STATED PROBLEM:
Restate the complete material exactly.

DATASET EXTRACT:
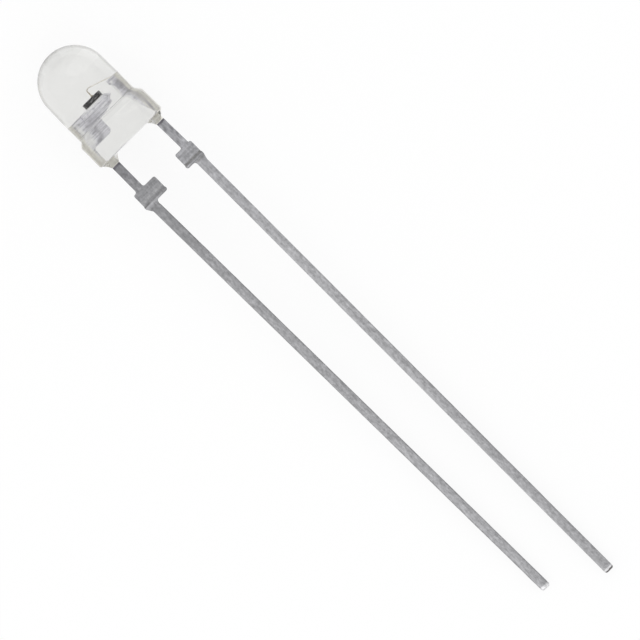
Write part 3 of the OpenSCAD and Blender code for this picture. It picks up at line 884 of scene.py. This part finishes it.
def model_collar(sizes, half, x):
    """Draws the epoxy round a lead: a rounded square that flares up a hollow curve."""
    low = half + sizes.collar_lip
    collar = add(bpy.ops.mesh.primitive_plane_add, "collar", size=2 * low)
    slide(z=-sizes.collar_height)
    bevel(0.35 * low, 6, "VERTICES")
    hollow = sizes.collar_hollow
    chord = Vector((sizes.collar_width - sizes.collar_lip, sizes.collar_height))
    rise = sqrt(hollow**2 - (chord.length / 2) ** 2)
    side = Vector((chord.y, -chord.x)).normalized()
    across = sizes.collar_width + sizes.collar_lip
    middle = Vector((across, -sizes.collar_height)) / 2 + rise * side
    rim = (low, -sizes.collar_height)
    for step in range(1, COLLAR_STEPS + 1):
        height = -sizes.collar_height * (1 - step / COLLAR_STEPS)
        reach = middle.x - sqrt(hollow**2 - (height - middle.y) ** 2)
        rim = carry_rim(*rim, half + reach, height)
    push(z=sizes.foot_round / 2)
    choose_all()
    slide(x=x)
    close_shape()

    depth, inside = sizes.collar_height + sizes.foot_round, sizes.foot_round / 2
    foot = sizes.flange_radius - 0.8 * sizes.foot_round
    cone = add(
        bpy.ops.mesh.primitive_cone_add,
        "cone",
        vertices=ROUND,
        radius1=foot - COLLAR_SLOPE * depth,
        radius2=foot + COLLAR_SLOPE * inside,
        depth=depth + inside,
        location=(0, 0, (inside - depth) / 2),
    )
    bpy.ops.object.mode_set(mode="OBJECT")
    combine(collar, cone, "INTERSECT")
    return collar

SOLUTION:
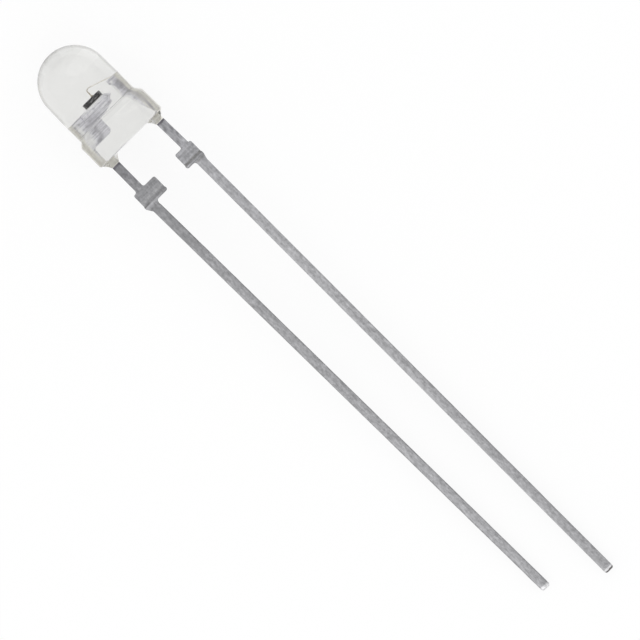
Write part 3 of the OpenSCAD and Blender code for this picture. It picks up at line 884 of scene.py. This part finishes it.
def model_collar(sizes, half, x):
    """Draws the epoxy round a lead: a rounded square that flares up a hollow curve."""
    low = half + sizes.collar_lip
    collar = add(bpy.ops.mesh.primitive_plane_add, "collar", size=2 * low)
    slide(z=-sizes.collar_height)
    bevel(0.35 * low, 6, "VERTICES")
    hollow = sizes.collar_hollow
    chord = Vector((sizes.collar_width - sizes.collar_lip, sizes.collar_height))
    rise = sqrt(hollow**2 - (chord.length / 2) ** 2)
    side = Vector((chord.y, -chord.x)).normalized()
    across = sizes.collar_width + sizes.collar_lip
    middle = Vector((across, -sizes.collar_height)) / 2 + rise * side
    rim = (low, -sizes.collar_height)
    for step in range(1, COLLAR_STEPS + 1):
        height = -sizes.collar_height * (1 - step / COLLAR_STEPS)
        reach = middle.x - sqrt(hollow**2 - (height - middle.y) ** 2)
        rim = carry_rim(*rim, half + reach, height)
    push(z=sizes.foot_round / 2)
    choose_all()
    slide(x=x)
    close_shape()

    depth, inside = sizes.collar_height + sizes.foot_round, sizes.foot_round / 2
    foot = sizes.flange_radius - 0.8 * sizes.foot_round
    cone = add(
        bpy.ops.mesh.primitive_cone_add,
        "cone",
        vertices=ROUND,
        radius1=foot - COLLAR_SLOPE * depth,
        radius2=foot + COLLAR_SLOPE * inside,
        depth=depth + inside,
        location=(0, 0, (inside - depth) / 2),
    )
    bpy.ops.object.mode_set(mode="OBJECT")
    combine(collar, cone, "INTERSECT")
    return collar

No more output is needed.